Secure Boot
Secure Boot is a firmware security feature that verifies each stage of the system boot process using cryptographic signatures so that only trusted, authorized code executes before the Operating System (OS) loads.
Expanded Explanation
1. Technical Function and Core Characteristics
Secure Boot enforces a chain of trust during system startup by validating bootloaders, option ROMs, and OS loaders against cryptographic keys stored in firmware. It blocks execution of code that fails signature verification or is unsigned. Implementations typically rely on platform firmware such as UEFI, Hardware Root of Trust (HRoT), and a managed database of allowed and disallowed keys or hashes.
Secure Boot configurations generally include a platform key, key-exchange keys, an allowed signature database, and a revocation list. Administrators or device manufacturers provision these elements to control which operating systems, drivers, and firmware components the platform treats as trusted during boot.

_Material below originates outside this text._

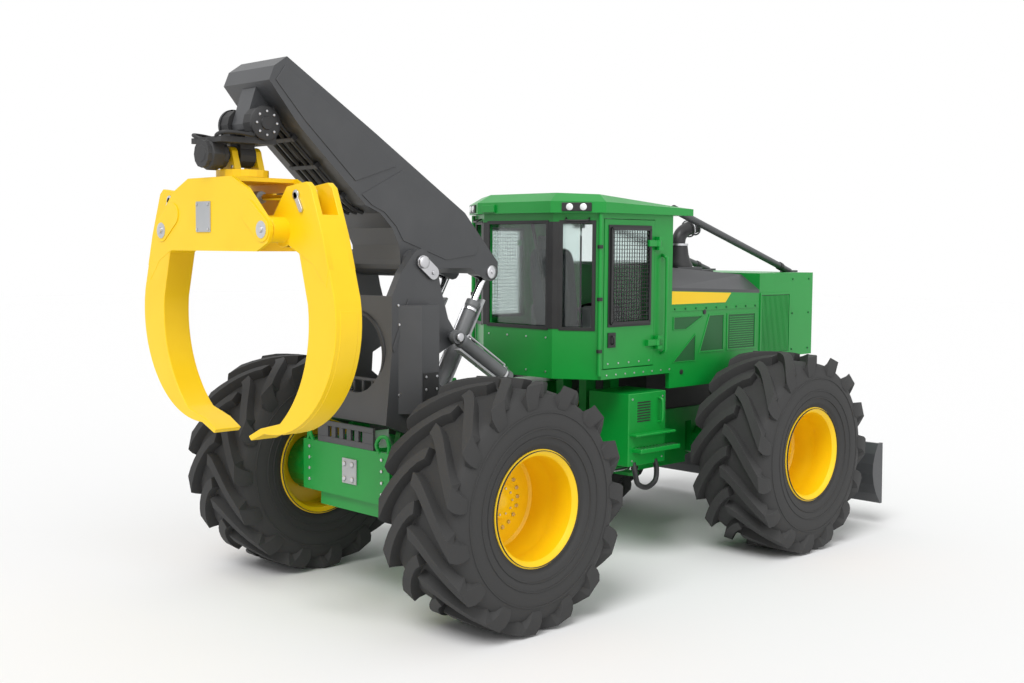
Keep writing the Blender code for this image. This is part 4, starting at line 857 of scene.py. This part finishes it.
@dataclass
class Hood(Assembly):
    """Hood and cooling box dressing: stripe, grilles, latches, vents, exhaust and limb risers."""

    skin: float = 0.7803  # outer face of the side sheets, with the gap to what lies on them
    rear: float = -1.04
    length: float = 1.42
    crest: tuple[float, float] = (1.745, 1.65)
    side_top: tuple[float, float] = (1.517, 1.47)
    grille_x: tuple[float, float] = (0.42, 0.90)
    grille_z: tuple[float, float] = (0.87, 1.44)
    exhaust: tuple[float, float, float] = (-0.42, -0.38, 1.7285)

    def height(self, pair: tuple[float, float], x: float) -> float:
        """Height at x of an edge given at its two ends."""
        return pair[0] + (pair[1] - pair[0]) * (x - self.rear) / self.length

    def stripe(self) -> None:
        """Blank yellow band under the hood's edge, and the bolted green strip below it."""
        end = -0.10
        band = prism([(self.rear + 0.006, 1.392), (end - 0.09, 1.392),
                      (end, self.height(self.side_top, end) - 0.004),
                      (self.rear + 0.006, self.height(self.side_top, self.rear) - 0.004)], Axis.Y,
                      self.skin,
                      0.7835)
        self.add("side_bands", band.both(), YELLOW, "front_frame")
        strip = box((self.rear + 0.006, 0.36), (self.skin, 0.786), (1.325, 1.372))
        self.add("side_strips", strip.both(), GREEN, "front_frame", 0.002)
        bolts = bolt_heads([(x, 0.786, 1.348) for x in np.linspace(-0.98, 0.30, 9)], ACROSS, 0.010)
        corners = bolt_heads([(x, 0.78, z) for x in (0.97, 1.27) for z in (0.88, 1.25, 1.60)], ACROSS,
                             0.010)
        # Painted shade: the side bolt heads take the darker copy of the green paint.
        self.add("side_bolts", merged([bolts, corners]).both(), GREEN_PAINTED_SHADE, "front_frame")

    def vents(self) -> None:
        """Screened openings of the side sheets, each a dark plate behind slats inside a raised rim; the
        plates are painted shade, a darker copy of the green paint for the dark inside.
        """
        shapes = ([(-0.98, 0.86), (-0.66, 0.86), (-0.66, 1.10)],
                  [(-0.58, 0.94), (-0.22, 0.94), (-0.22, 1.27), (-0.44, 1.27)],
                  [(-0.14, 0.94), (0.30, 0.94), (0.30, 1.27), (-0.14, 1.27)],
                  [(-0.98, 1.16), (-0.80, 1.16), (-0.56, 1.27), (-0.98, 1.27)])
        plates, rims = [], []
        for outline in shapes:
            flat = np.asarray(outline, float)
            middle = flat.mean(axis=0)
            wider = middle + (flat - middle) * 1.10
            plates.append(prism(flat.tolist(), Axis.Y, self.skin, 0.7815))
            rims.append(ring_plate(wider.tolist(), flat.tolist(), Axis.Y, self.skin, 0.787))
        # Painted shade: the vent plates take a darker copy of the green paint to stand for the dark inside
        # of the openings.
        self.add("vent_shade_plates", merged(plates).both(), GREEN_PAINTED_SHADE, "front_frame")
        self.add("vent_rims", merged(rims).both(), GREEN, "front_frame", 0.002)
        rows = np.arange(0.96, 1.26, 0.022)
        starts = np.column_stack([np.full(len(rows), -0.12), np.full(len(rows), 0.783), rows])
        ends = starts + (0.40, 0, 0)
        slats = bars(starts, ends, np.array([0, 0, 0.004]), np.array([0, 0.002, 0]))
        self.add("vent_slats", slats.both(), GREEN, "front_frame")
        latches = [turned([(0, 0.024), (0.006, 0.024), (0.008, 0.014)], (x, 0.78, z), ACROSS, 24)
                   for x, z in ((-0.86, 0.76), (-0.52, 1.31), (0.06, 0.80))]
        self.add("round_latches", merged(latches).both(), BLACK, "front_frame")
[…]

2. Enterprise Usage and Architectural Context
Enterprises use Secure Boot as part of endpoint, server, and device hardening baselines to reduce exposure to bootkits and rootkits that load before the OS. It commonly integrates with broader hardware security architectures that include Trusted Platform Modules and measured boot. Organizations often manage Secure Boot policies via device management platforms and rely on manufacturer-signed bootloaders and kernels to maintain compatibility with operating systems and security tools.
In regulated or security-sensitive environments, Secure Boot contributes to compliance with guidance from agencies such as NIST by supporting integrity protection for the pre-boot environment. It also supports secure provisioning and attestation workflows when combined with remote integrity checks and platform identity mechanisms.

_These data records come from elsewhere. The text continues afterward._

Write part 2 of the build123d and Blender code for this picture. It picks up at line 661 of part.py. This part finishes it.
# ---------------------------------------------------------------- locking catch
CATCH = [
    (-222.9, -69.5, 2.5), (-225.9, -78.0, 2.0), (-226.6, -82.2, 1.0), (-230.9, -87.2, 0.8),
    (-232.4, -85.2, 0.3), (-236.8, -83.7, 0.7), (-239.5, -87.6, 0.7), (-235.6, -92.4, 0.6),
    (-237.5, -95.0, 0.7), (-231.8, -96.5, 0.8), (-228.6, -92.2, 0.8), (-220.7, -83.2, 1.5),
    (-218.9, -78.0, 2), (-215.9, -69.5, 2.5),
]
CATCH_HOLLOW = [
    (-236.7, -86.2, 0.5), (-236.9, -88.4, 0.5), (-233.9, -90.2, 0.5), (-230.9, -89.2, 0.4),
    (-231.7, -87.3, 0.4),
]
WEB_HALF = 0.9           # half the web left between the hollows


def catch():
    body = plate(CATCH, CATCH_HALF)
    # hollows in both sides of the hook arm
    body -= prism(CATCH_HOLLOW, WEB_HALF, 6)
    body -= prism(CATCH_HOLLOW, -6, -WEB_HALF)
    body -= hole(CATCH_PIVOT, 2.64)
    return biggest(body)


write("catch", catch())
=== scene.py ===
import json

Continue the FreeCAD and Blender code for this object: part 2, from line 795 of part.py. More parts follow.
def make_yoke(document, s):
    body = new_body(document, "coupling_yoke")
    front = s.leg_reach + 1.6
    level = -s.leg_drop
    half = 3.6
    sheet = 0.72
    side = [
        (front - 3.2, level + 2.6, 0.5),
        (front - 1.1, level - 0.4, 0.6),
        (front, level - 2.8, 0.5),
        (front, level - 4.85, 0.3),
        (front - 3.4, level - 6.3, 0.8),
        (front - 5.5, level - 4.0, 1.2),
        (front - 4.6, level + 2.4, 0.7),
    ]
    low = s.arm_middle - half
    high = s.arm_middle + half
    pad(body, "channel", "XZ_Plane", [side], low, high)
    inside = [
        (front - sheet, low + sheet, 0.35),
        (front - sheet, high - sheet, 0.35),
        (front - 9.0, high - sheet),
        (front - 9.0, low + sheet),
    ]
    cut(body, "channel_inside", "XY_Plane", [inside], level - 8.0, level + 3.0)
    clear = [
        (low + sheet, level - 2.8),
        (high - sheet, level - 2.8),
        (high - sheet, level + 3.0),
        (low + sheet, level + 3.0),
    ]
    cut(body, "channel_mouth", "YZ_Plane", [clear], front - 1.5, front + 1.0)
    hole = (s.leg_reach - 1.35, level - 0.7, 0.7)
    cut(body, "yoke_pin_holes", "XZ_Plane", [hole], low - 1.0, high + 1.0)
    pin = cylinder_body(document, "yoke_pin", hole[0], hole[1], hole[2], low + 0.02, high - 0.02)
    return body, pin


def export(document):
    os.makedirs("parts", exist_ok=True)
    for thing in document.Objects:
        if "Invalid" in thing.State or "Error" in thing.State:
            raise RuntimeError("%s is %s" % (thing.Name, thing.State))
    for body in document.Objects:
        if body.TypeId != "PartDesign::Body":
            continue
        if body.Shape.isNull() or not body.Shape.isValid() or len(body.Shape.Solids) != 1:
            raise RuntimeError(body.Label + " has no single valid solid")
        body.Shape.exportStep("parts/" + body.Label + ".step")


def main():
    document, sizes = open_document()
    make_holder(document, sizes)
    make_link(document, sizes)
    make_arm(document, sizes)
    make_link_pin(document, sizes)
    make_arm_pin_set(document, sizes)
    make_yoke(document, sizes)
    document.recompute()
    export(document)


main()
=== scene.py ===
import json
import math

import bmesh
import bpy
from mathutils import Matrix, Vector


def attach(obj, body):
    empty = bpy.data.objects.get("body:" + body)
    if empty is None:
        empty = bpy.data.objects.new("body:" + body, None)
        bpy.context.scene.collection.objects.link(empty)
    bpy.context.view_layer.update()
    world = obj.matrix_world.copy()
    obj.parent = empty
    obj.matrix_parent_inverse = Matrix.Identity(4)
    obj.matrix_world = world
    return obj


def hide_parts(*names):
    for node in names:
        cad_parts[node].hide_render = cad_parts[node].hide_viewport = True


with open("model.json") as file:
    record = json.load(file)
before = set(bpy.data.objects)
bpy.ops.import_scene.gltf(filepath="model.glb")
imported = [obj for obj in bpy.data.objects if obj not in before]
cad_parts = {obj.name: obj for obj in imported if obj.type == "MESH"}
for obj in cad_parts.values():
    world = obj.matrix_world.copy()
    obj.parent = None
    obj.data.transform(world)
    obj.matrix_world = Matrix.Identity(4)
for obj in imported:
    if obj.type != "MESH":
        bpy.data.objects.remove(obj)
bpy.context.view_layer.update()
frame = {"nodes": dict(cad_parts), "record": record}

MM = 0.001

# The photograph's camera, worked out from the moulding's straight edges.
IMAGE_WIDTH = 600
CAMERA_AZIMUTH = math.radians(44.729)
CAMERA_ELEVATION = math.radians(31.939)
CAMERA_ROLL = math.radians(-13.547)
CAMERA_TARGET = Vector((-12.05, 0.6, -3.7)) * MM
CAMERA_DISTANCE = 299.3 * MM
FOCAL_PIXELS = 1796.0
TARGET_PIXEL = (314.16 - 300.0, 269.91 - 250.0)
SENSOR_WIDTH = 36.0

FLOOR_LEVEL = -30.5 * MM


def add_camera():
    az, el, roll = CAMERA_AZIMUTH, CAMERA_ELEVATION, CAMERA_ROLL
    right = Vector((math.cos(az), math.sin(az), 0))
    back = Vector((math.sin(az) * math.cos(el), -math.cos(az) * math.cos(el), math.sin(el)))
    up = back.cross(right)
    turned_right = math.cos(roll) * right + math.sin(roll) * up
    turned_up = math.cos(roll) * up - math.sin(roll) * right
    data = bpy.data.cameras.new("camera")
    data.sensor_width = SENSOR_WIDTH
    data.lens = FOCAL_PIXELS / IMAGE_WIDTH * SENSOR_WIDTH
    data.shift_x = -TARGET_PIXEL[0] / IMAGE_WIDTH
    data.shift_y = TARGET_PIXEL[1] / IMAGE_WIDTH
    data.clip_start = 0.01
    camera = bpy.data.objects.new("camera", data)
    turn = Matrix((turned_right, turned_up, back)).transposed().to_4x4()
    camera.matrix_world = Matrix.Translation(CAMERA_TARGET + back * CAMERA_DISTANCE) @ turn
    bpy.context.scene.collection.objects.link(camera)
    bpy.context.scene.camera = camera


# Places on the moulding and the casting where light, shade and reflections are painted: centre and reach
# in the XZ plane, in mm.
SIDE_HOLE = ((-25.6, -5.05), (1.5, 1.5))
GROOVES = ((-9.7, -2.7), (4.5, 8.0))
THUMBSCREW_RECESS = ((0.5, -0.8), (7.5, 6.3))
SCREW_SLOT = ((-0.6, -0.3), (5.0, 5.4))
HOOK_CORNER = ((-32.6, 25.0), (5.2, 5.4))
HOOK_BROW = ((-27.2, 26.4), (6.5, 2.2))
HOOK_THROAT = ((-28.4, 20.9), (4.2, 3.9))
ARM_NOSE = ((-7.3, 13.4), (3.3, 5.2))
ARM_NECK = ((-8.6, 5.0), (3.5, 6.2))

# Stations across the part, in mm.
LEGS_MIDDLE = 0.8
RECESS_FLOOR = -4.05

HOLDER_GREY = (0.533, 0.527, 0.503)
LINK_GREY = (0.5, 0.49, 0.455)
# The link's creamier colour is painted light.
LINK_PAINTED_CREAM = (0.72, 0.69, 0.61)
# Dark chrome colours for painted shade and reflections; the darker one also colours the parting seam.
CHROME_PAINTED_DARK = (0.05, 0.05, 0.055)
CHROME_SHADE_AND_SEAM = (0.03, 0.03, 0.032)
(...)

3. Related or Adjacent Technologies
Secure Boot relates closely to measured boot, which records boot-time measurements for later attestation rather than enforcing execution policy at boot. Trusted Platform Modules store keys and measurements that many Secure Boot deployments use for additional protection and verification. Firmware security frameworks, hardware roots of trust, and platform security standards such as UEFI specifications define interfaces and behaviors that Secure Boot implementations follow.
Other adjacent mechanisms include BIOS and firmware write protections, trusted execution environments, and OS kernel protections. Together these controls support layered defenses that restrict low-level code execution and maintain integrity from power-on through OS runtime.
4. Business and Operational Significance
For enterprises, Secure Boot reduces the risk that attackers can persist below the OS, where conventional endpoint controls have limited visibility. This supports protection of sensitive workloads, intellectual property, and identity credentials that rely on trustworthy endpoints. It also supports incident response by reducing the range of possible compromise vectors at the firmware and boot level.
Secure Boot can affect operational processes such as OS deployment, patching, and support for third-party drivers or custom kernels, which require proper signing and key management. Governance of keys, revocation lists, and firmware update processes therefore becomes part of standard IT and Security Operations (SecOps) when organizations adopt Secure Boot at scale.